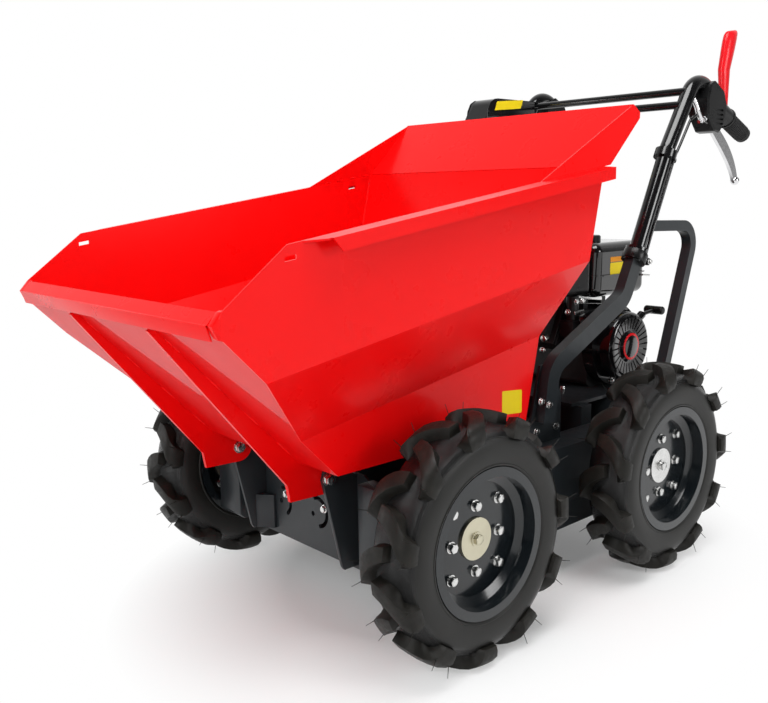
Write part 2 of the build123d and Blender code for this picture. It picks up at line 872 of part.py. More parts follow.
def clutch_lever():
    # A dipped paddle that stands up beside the housing, waisted at its foot and flared to a slanted top.
    stations = [
        (-806, 1054, 28, 14),
        (-803, 1110, 30, 16),
        (-800, 1160, 36, 18),
        (-822, 1232, 46, 20),
        (-829, 1256, 50, 18),
    ]
    sections = []
    for x, z, width, depth in stations:
        tilt = 0 if z < 1200 else 10
        sections.append(Pos(x, handle_y, z) * Rot(Y=tilt) * Ellipse(width / 2, depth / 2))
    return loft(sections) - handle_upper() - grip() - lever_housing()


def control_cable():
    # From the housing down the bar's outer rear side, held by the collar and the clamp.
    behind = sqrt((bar_radius + cable_radius + seam) ** 2 - cable_outset ** 2)
    points = [
        (-706, 1018),
        (-640, 1038),
        (-612, 1024),
        along_bar(bar_collar_distance() + 40, behind + 8),
        along_bar(bar_collar_distance(), behind),
        along_bar(60, behind),
        along_bar(-12, behind + 2),
    ]
    path = FilletPolyline([(x, handle_y + cable_outset, z) for x, z in points], radius=14)
    return sweep(Plane(origin=path @ 0, z_dir=path % 0) * Circle(cable_radius), path=path)


def save(node, shape):
    export_step(Pos(middle_x, 0, -ground_z) * shape, os.path.join("parts", node + ".step"))


os.makedirs("parts", exist_ok=True)

side = skip_side()
save("skip_side_left", side)
save("skip_side_right", mirrored(side))
save("skip_floor", skip_floor())
save("skip_rear_wall", skip_rear_wall())
save("skip_lip", skip_lip())
save("skip_rims", both_sides(skip_rims()))
save("skip_rear_guard", skip_rear_guard())
save("skip_ribs", both_sides(skip_rib()))

for end, x in (("front", half_wheelbase), ("rear", -half_wheelbase)):
    for hand in ("left", "right"):
        for piece, make in (("tyre", tyre), ("rim", rim), ("hub", hub)):
            shape = make(x)
            if hand == "right":
                shape = mirrored(shape)
            save(piece + "_" + end + "_" + hand, shape)

case = side_case()
save("side_case_left", case)
save("side_case_right", mirrored(case))
save("front_plate", front_plate())
save("pivot_brackets", both_sides(pivot_bracket()))
save("pivot_bolts", both_sides(pivot_bolt()))
save("belly_plate", belly())
save("uprights", both_sides(upright()))
save("engine_deck", engine_deck())
save("gearbox", gearbox())
save("engine_block", engine_block())
save("engine_head", engine_head())
save("carburettor", carburettor())
save("blower_housing", blower_housing())
save("recoil_starter", recoil_starter())
save("starter_handle", starter_handle())
save("fuel_tank", fuel_tank())
save("fuel_cap", fuel_cap())
save("air_filter", air_filter())
save("muffler", muffler())
save("handle_lower", both_sides(handle_lower()))
save("handle_upper", both_sides(handle_upper()))
save("cross_tubes", cross_tubes())
save("rear_braces", both_sides(rear_brace()))
save("grips", both_sides(grip()))
save("handle_clamps", both_sides(handle_clamp()))
save("lever_housings", both_sides(lever_housing()))
save("steering_levers", both_sides(steering_lever()))
save("control_cables", both_sides(control_cable()))
save("console", console())
save("clutch_lever", clutch_lever())
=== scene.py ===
import bpy
import json
from math import cos, pi, radians, sin
from mathutils import Matrix, Vector


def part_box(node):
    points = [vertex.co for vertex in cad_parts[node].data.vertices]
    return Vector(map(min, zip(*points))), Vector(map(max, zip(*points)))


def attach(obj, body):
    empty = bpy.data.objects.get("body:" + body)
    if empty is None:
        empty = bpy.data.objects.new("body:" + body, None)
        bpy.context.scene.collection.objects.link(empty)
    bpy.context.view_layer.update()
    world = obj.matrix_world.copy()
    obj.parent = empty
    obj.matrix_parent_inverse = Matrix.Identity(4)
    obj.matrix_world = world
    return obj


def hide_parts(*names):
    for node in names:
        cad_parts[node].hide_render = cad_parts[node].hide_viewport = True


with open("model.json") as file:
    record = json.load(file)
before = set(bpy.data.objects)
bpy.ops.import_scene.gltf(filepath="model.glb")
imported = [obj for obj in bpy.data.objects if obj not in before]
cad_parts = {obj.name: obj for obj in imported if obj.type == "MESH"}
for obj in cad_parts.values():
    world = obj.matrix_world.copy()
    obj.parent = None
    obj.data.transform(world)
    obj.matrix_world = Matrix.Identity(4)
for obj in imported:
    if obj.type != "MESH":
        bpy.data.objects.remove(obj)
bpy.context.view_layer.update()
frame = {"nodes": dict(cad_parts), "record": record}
NODES = frame["nodes"]

# The frame has its origin on the ground, +X over the skip's lip and +Y to the machine's left.
MIDDLE_X = 50.75
GROUND_RISE = 4.0
CAMERA_PLACE = (1.51258, 1.42205, 0.85902)
CAMERA_FORWARD = (-0.65889, -0.73152, -0.17532)
CAMERA_UP = (-0.12820, -0.12045, 0.98441)
CAMERA_LENS = 41.48

WHEELS = [(end, hand) for end in ("front", "rear") for hand in ("left", "right")]
SIDES = (("left", 1), ("right", -1))


def at(x, y, z):
    """The frame's place, in metres, of a place in millimetres about the middle of the wheelbase."""
    return Vector(((x + MIDDLE_X) / 1000, y / 1000, (z + GROUND_RISE) / 1000))


def clear_selection():
    bpy.ops.object.select_all(action="DESELECT")


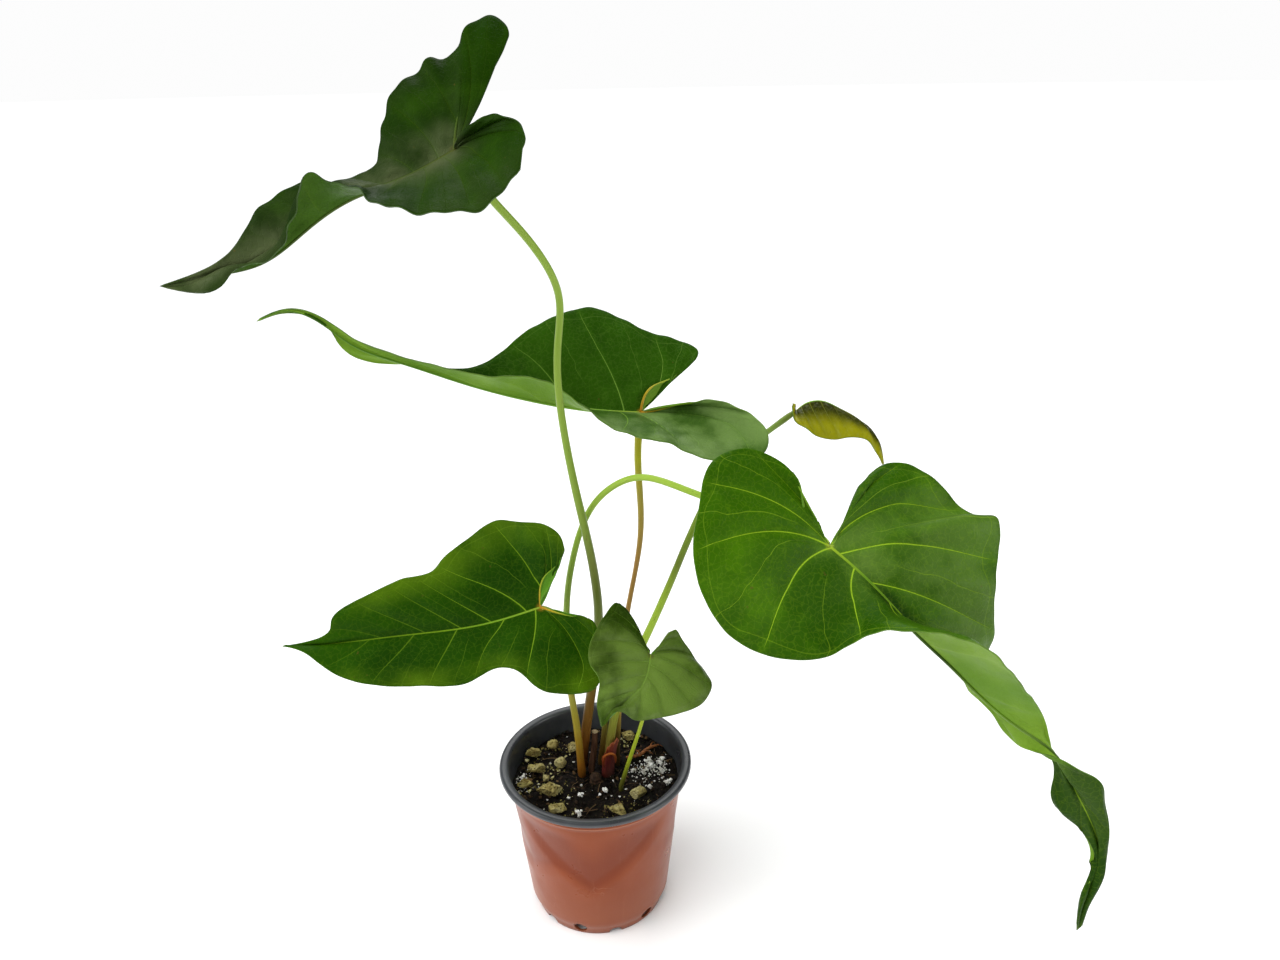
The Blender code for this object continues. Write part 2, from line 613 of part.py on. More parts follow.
def make_blade(name, leaf, parts, rgb):
    """Both halves share the midrib's points. The first vein line is the notch's edge, the last the tip."""
    midrib = above_soil(leaf["midrib"])
    lobe_rows, blade_rows, across = leaf["grid"]
    bm = bmesh.new()
    spine = {}
    for side, key in ((1, "right"), (-1, "left")):
        rows = half_blade(midrib, above_soil(leaf[key]), side, leaf["bulge"], leaf["grid"])
        verts = []
        for r, row in enumerate(rows):
            step = max(0, r - lobe_rows)
            if step not in spine:
                spine[step] = bm.verts.new(row[0] * MM)
            if r == lobe_rows + blade_rows:
                verts.append([spine[step]] * (across + 1))
            else:
                verts.append([spine[step]] + [bm.verts.new(point * MM) for point in row[1:]])
        for low, high in zip(verts, verts[1:]):
            for i in range(across):
                corners = list(dict.fromkeys((low[i], low[i + 1], high[i + 1], high[i])))
                if len(corners) > 2:
                    bm.faces.new(corners)
    blade = add(f"blade_{name}", mesh_from(bm, f"blade_{name}"), parts, rgb, 0.35)
    thicken(blade, BLADE_THICKNESS)


def make_blades(parts):
    colours = dict(top=(0.05, 0.14, 0.02), middle=(0.05, 0.14, 0.03), side=(0.06, 0.18, 0.02),
                   low=(0.05, 0.16, 0.02), small=(0.09, 0.2, 0.05), young=(0.16, 0.18, 0.02))
    for name, leaf in BLADES.items():
        make_blade(name, leaf, parts, colours[name])


def build():
    clear_scene()
    parts = collection("potted_anthurium")
    cutters = collection("cutters", hidden=True)
    make_pot(parts, cutters)
    make_soil(parts, cutters)
    make_grit(parts)
    make_crown(parts)
    make_sheath(parts)
    make_stalks(parts)
    make_blades(parts)


build()
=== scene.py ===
import math
import random

import bmesh
import bpy
import numpy as np
from mathutils import Matrix, Vector, noise


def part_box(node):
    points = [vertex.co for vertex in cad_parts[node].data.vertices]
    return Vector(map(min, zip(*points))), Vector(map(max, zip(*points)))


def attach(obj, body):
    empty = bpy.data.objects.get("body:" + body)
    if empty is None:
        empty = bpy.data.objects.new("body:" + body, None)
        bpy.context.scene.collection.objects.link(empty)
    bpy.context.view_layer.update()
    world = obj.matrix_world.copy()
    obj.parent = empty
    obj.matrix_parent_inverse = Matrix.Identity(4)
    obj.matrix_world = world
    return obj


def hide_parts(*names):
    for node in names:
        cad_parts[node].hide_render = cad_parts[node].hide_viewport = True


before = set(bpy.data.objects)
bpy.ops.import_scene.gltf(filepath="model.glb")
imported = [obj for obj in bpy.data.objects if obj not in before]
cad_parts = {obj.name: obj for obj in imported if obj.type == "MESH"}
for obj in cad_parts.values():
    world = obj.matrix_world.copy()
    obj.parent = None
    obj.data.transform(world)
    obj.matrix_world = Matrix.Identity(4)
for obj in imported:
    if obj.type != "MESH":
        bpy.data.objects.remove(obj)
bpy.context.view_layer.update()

# Looks for the potted anthurium. Sizes are in millimetres, turned into metres by MM.
# Plant coordinates have their height measured from the soil surface, as in the part's own source.
MM = 0.001
POT_HEIGHT = 103.0
RIM_RADIUS = 60.0
RIM_OVERHANG = 5.2
RIM_DEPTH = 4.4
BASE_RADIUS = 43.5
WALL = 1.2
FLOOR_HEIGHT = 5.0
LEDGE_DROP = 10.0
LEDGE_STEP = 0.7
PAD_RADIUS = 12.0
FOOT_COUNT = 12
SOIL_DROP = 15.0
SOIL_LEVEL = POT_HEIGHT - SOIL_DROP
SOCKET_DEPTH = 7.0
BODY_TOP_RADIUS = RIM_RADIUS - RIM_OVERHANG
BLADE_THICKNESS = 0.6
VEIN_DEPTH = 0.30
VEIN_WIDTH = 0.9

# How many loose bits lie on the soil, and how many CAD nodes the chunks and the perlite have.
SOIL_CRUMBS = 1900
SOIL_FIBRES = 60
POROUS_CRUMBS = 420
PERLITE_GRAINS = 330
CHUNK_COUNT = 12
CLUMP_COUNT = 12

# The camera: place in metres, angles in degrees, lens in millimetres.
CAMERA_PLACE = (0.031, -0.511, 0.501)
CAMERA_PITCH = 22.4
CAMERA_ROLL = -1.0
CAMERA_LENS = 28.0

random.seed(7)

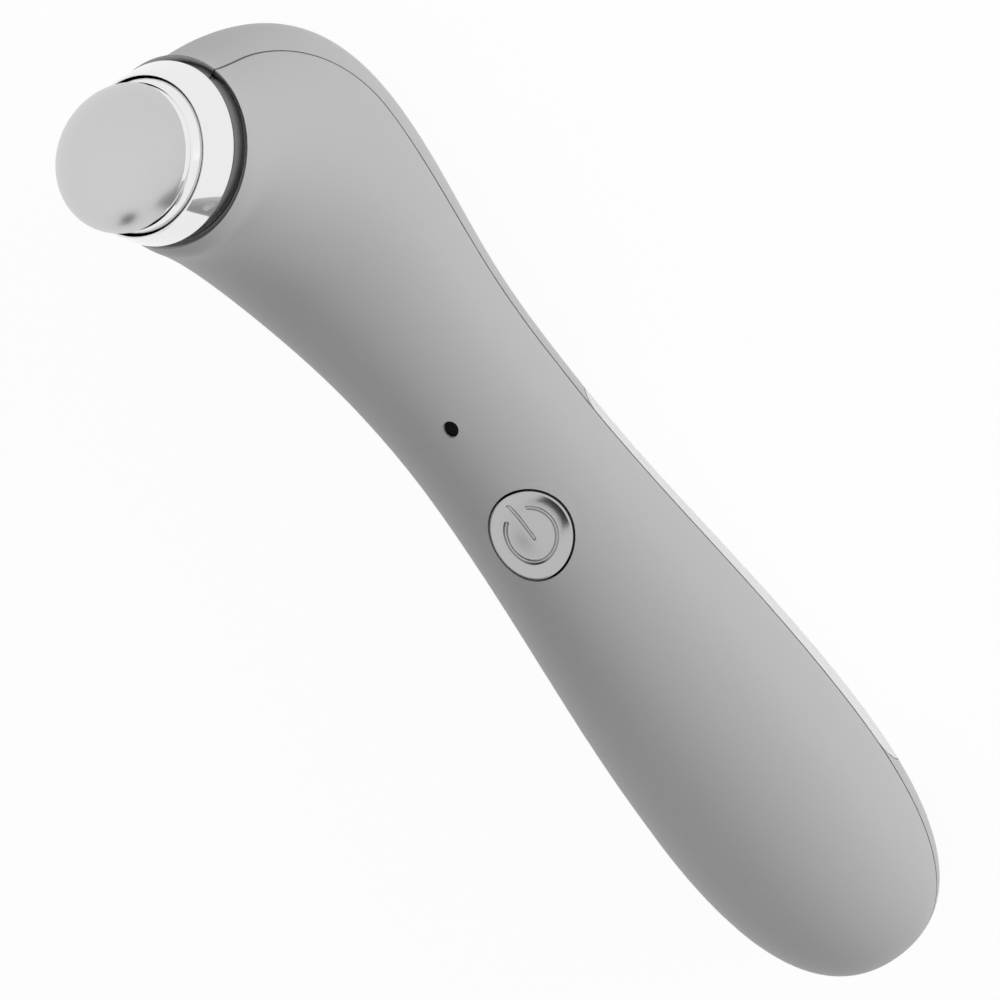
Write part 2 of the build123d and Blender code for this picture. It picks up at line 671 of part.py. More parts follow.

*-*-*

TASK TO CARRY OUT: Beginning with the line that contains "The Blender code" and ending with the line that contains "import random", repeat exactly those lines and no others.

COMPLETE ANSWER:
The Blender code for this object continues. Write part 2, from line 613 of part.py on. More parts follow.
def make_blade(name, leaf, parts, rgb):
    """Both halves share the midrib's points. The first vein line is the notch's edge, the last the tip."""
    midrib = above_soil(leaf["midrib"])
    lobe_rows, blade_rows, across = leaf["grid"]
    bm = bmesh.new()
    spine = {}
    for side, key in ((1, "right"), (-1, "left")):
        rows = half_blade(midrib, above_soil(leaf[key]), side, leaf["bulge"], leaf["grid"])
        verts = []
        for r, row in enumerate(rows):
            step = max(0, r - lobe_rows)
            if step not in spine:
                spine[step] = bm.verts.new(row[0] * MM)
            if r == lobe_rows + blade_rows:
                verts.append([spine[step]] * (across + 1))
            else:
                verts.append([spine[step]] + [bm.verts.new(point * MM) for point in row[1:]])
        for low, high in zip(verts, verts[1:]):
            for i in range(across):
                corners = list(dict.fromkeys((low[i], low[i + 1], high[i + 1], high[i])))
                if len(corners) > 2:
                    bm.faces.new(corners)
    blade = add(f"blade_{name}", mesh_from(bm, f"blade_{name}"), parts, rgb, 0.35)
    thicken(blade, BLADE_THICKNESS)


def make_blades(parts):
    colours = dict(top=(0.05, 0.14, 0.02), middle=(0.05, 0.14, 0.03), side=(0.06, 0.18, 0.02),
                   low=(0.05, 0.16, 0.02), small=(0.09, 0.2, 0.05), young=(0.16, 0.18, 0.02))
    for name, leaf in BLADES.items():
        make_blade(name, leaf, parts, colours[name])


def build():
    clear_scene()
    parts = collection("potted_anthurium")
    cutters = collection("cutters", hidden=True)
    make_pot(parts, cutters)
    make_soil(parts, cutters)
    make_grit(parts)
    make_crown(parts)
    make_sheath(parts)
    make_stalks(parts)
    make_blades(parts)


build()
=== scene.py ===
import math
import random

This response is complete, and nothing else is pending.